Con “Città fantasma” si conclude, per quest’anno, la serie di mostre fotografiche di autori professionisti e non, provenienti da diverse parti d’Italia che, da qualche anno, Spaziogmarte, in linea con i propri obiettivi, seleziona e propone con lo scopo di farli conoscere al grande pubblico ed a chi si occupa di fotografia in modo professionale e competente.La mostra di Vincenzo Ganci parte, con il patrocinio del Comune di Monreale, di Poggioreale e dell’AIRF (Associazione Italiana Reporter Fotografi).
Il progetto
Il progetto fotografico è di un giovane giornalista siciliano di Monreale, una stupenda città che si ricorda soprattutto per la cattedrale di Santa Maria Nuova ed i suoi ricchi mosaici bizantini, per il Castellaccio, risultato d’ ingegnosa architettura arabo- normanna, con i suoi conci squadrati e l’aria severa tipica delle costruzioni militari, e le numerose chiese.
Tutti luoghi che, fotografati, avrebbero soddisfatto il gusto di qualsiasi turista amante del pittoresco.Nulla di tutto ciò.
L’autore ci consegna, invece, immagini che documentano il lento scorrere del tempo su quello che una volta è stato un attivo borgo, situato vicino a Monreale, dalla struttura solida come i suoi muri, anche se oggi scrostati.
E’ una realtà che conserva il ricordo forte del passato, sì duro e carico di sacrifici per coloro che hanno vissuto lì, ma anche della floridezza di chi si nutriva di semplicità.
Le fotografie che vengono presentate ci raccontano di un paese abbandonato che, sebbene a fatica, continua ad esistere ugualmente, nonostante l’uomo l’abbia pian piano dimenticato ed il tempo cerchi di annullarlo, con tutte le proprie forze.
E’ una parte di storia siciliana saldamente aggrappata alle proprie origini, a quelle rocce sulle quali l’uomo le ha dato vita che conserva, altera, tutta la propria identità.
Non è la prima volta che Ganci si occupa di luoghi abbandonati della sua Sicilia.
Fra i suoi primi progetti “Ruderi di Poggioreale” una raccolta di scatti esposti presso la Civica Galleria d’Arte Moderna “Giuseppe Sciortino” di Monreale.
Nella sua ricerca Vincenzo si sofferma, più che sulle vedute d’insieme, sui particolari perchè l’intensità della nostalgia grava su di essi con peso maggiore riuscendo a restituirci la consapevolezza che ciò che è stato non potrà più ritornare.
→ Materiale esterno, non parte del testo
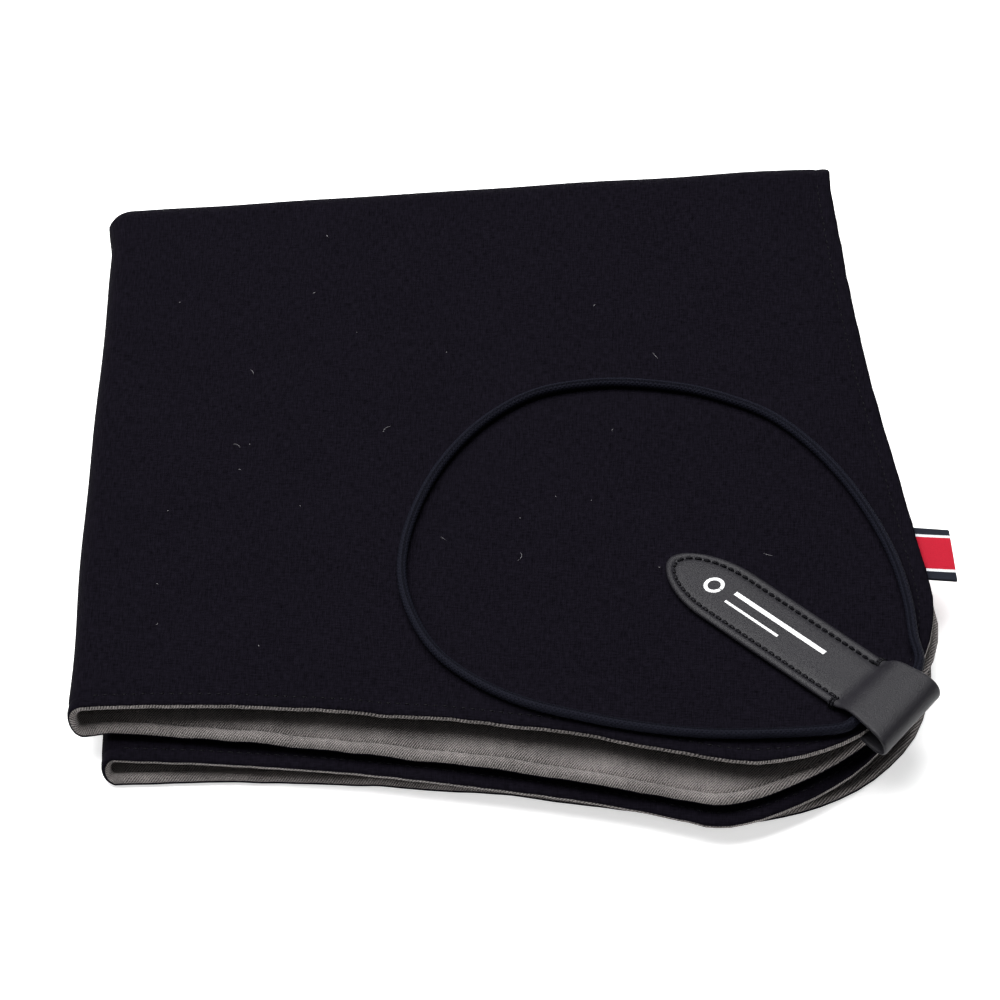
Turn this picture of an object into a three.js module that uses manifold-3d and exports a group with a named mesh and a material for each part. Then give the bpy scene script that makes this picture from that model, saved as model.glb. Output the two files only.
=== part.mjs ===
// A square wrap case of two-ply cloth, folded in half and in half again, with a leather corner
// strap, an elastic loop that runs through the strap, and a small woven label in one side.
// Units are millimetres, +Z is up, +X runs along the back fold and +Y points to the back.
// The model is laid out from the corner where the two folds meet, and centred at the end.
import * as THREE from 'three'
import { mergeVertices } from 'three/addons/utils/BufferGeometryUtils.js'
import Module from 'manifold-3d'

// ---- the cloth ---------------------------------------------------------------------------
const SIDE = 240 // fold to the middle of an open side, so the cloth is 480 across its middle
const CORNER_START = 200 // fold to the place where a side turns into the rounded corner
const FLARE_RUN = 209 // fold to the place where a side has its full flare
const FRONT_FLARE = 33 // how far the front side grows between its middle and the corner
const RIGHT_FLARE = 31 // the same on the right side
const FRONT_CURVE = 2 // exponent of the front side's growth
const RIGHT_CURVE = 1.35 // exponent of the right side's growth
const PLY = 1.2 // thickness of the canvas, and of the lining
const PLY_GAP = 0.3 // between canvas and lining
const CORNER_PLY = 0.9 // the same ply, pressed thin where both folds cross
const SEAM_GAP = 0.3 // between neighbouring pieces that meet edge to edge
const CORNER_GAP = 0.7 // between a left fold and the folded corner, whose edges lean
const HEM_INSET = 4.5 // stitching to the edge
const THREAD = 0.3 // thickness of the sewing thread
const CLEAR = 0.05 // between a thread and the face it lies on

// Heights of the four quarters: z is the lowest face of each quarter's two plies.
const LAYER = 2 * PLY + PLY_GAP
const LOWER_POCKET = 3.6
const MIDDLE_GAP = 1.8
const UPPER_POCKET = 5.8
const BOTTOM_Z = 0
const THIRD_Z = BOTTOM_Z + LAYER + LOWER_POCKET
const SECOND_Z = THIRD_Z + LAYER + MIDDLE_GAP
const TOP_Z = SECOND_Z + LAYER + UPPER_POCKET
const HEIGHT = TOP_Z + LAYER

// ---- the folds ---------------------------------------------------------------------------
const UPPER_FOLD_R = (2 * LAYER + UPPER_POCKET) / 2 // outside radius of the upper left fold
const LOWER_FOLD_R = (2 * LAYER + LOWER_POCKET) / 2
const LOWER_SHIFT = 10 // the lower pair's left fold lies this far to the right
const UPPER_FOLD_X = UPPER_FOLD_R
const LOWER_FOLD_X = LOWER_SHIFT + LOWER_FOLD_R
const BACK_R = HEIGHT / 2 // outside radius of the back fold
const BACK_BULGE = 2.5 // how far the back fold stands out behind the layout's corner
const BACK_Y = BACK_BULGE - BACK_R // centre line of the back fold
const INNER_BACK_Z = THIRD_Z + LAYER + MIDDLE_GAP / 2
const INNER_BACK_Y = BACK_Y + 2.5 // the inner back fold is pushed up against the outer one

// How far each quarter's front and right edges reach past the plain outline, because hand folding
// leaves the lower quarters showing: at the left fold (front), halfway (belly) and at the corner
// (corner and right). The handles are those of the rounded corner's curve: the top corner is full
// in front, and below it each quarter is fuller at the right than the one above.
const QUARTERS = {
  top: {
    z: TOP_Z, foldY: BACK_Y, canvasUp: true,
    front: -1.5, belly: -0.5, corner: -1, right: 1, frontHandle: 55, rightHandle: 35,
  },
  second: {
    z: SECOND_Z, foldY: INNER_BACK_Y, canvasUp: false,
    front: 0, belly: 2.5, corner: 11, right: 2, frontHandle: 20, rightHandle: 50,
  },
  third: {
    z: THIRD_Z, foldY: INNER_BACK_Y, canvasUp: true,
    front: 8, belly: 1, corner: 15, right: -2, frontHandle: 20, rightHandle: 60,
  },
  bottom: {
    z: BOTTOM_Z, foldY: BACK_Y, canvasUp: false,
    front: 13, belly: 0, corner: 8, right: -1, frontHandle: 20, rightHandle: 70,
  },
}

// ---- strap, loop and label ------------------------------------------------------------------
// The strap is laid out along the diagonal from the fold corner: "along" and "across".
const LEATHER = 1.3
const STRAP_TIP = 265
const STRAP_SHOULDER = 25 // tip to full width
const STRAP_SHOULDER_HANDLE = 13 // of the curve between the shoulder and the tip
const STRAP_TIP_HANDLE = 0.45 // the same at the tip, as a share of half the width
const STRAP_SEWN_END = 346
const STRAP_FOLD = 370.5
const STRAP_WIDTH = 24
const STRAP_FOLD_WIDTH = 29
const STRAP_OFFSET = 2.6 // the strap is sewn this far off the diagonal
const STRAP_LIFT = 0.7 // over the cloth, for the hem stitching beneath
const STRAP_STITCH_INSET = 3
const STRAP_THREAD = 0.7
const TUNNEL_ALONG = 358 // the loop's place under the strap
const CORD = 3.2
const SPLICE = 3.8
const SPLICE_LENGTH = 8
const LOOP_LIFT = 2.3 // centre of the loop over the cloth
const LABEL_START = 171
const LABEL_LENGTH = 22
const LABEL_THICK = 0.8
const LABEL_TIP = 277.5
const LABEL_TAIL = 7

// The loop's route over the top quarter, from one face of its splice to the other, as
// [along, across] from the fold corner.
const LOOP_ROUTE = [
  [358, 4.3], [358, 10], [358, 16], [354.3, 22], [346.5, 27.5], [335, 37], [320, 47],
  [302, 56], [281, 63.5], [259, 68], [238, 68], [218, 62], [202, 53], [188, 41], [178, 26],
  [175, 8], [178, -12], [186, -31], [197, -48], [210, -61], [226, -70], [243, -75], [261, -75],
  [279, -71], [296, -63], [312, -54], [328, -43], [342, -31], [352, -21], [357.6, -14],
  [358, -9.5], [358, -4.3],
]

const wasm = await Module()
wasm.setup()

const canvas = () => new THREE.MeshStandardMaterial({ color: 0x17161b, roughness: 0.9 })
const lining = () => new THREE.MeshStandardMaterial({ color: 0x7a7674, roughness: 0.95 })
const thread = () => new THREE.MeshStandardMaterial({ color: 0x101014, roughness: 0.7 })
const leather = () => new THREE.MeshStandardMaterial({ color: 0x36343a, roughness: 0.5 })
const cord = () => new THREE.MeshStandardMaterial({ color: 0x15151f, roughness: 0.8 })
const metal = () => new THREE.MeshStandardMaterial({ color: 0x8a8a90, roughness: 0.4, metalness: 1 })
const woven = () => new THREE.MeshStandardMaterial({ color: 0xb02038, roughness: 0.8 })

function mesh(name, geometry, material) {
  const piece = new THREE.Mesh(geometry, material)
  piece.name = name
  return piece
}

const lerp = THREE.MathUtils.lerp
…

E’ come se il ricordo, celato nelle architetture del paese, continuasse a dare respiro alle sue vie, anche se sopraffatte dagli sterpi e dalle erbacce; ai suoi muri che sfidano lo sguardo di chi li osserva sgretolarsi; alle sue finestre che, come occhi spalancati, si lasciano attraversare, ancora, dalla luce; ai suoi cortili sul cui selciato giacciono, sparsi e dimenticati, attrezzi di vita quotidiana; alle sue scale che conservano la cura e l’ingegno di chi le ha costruite e reggono ancora il passo della luce che scende dall’alto sfiorandole lievemente.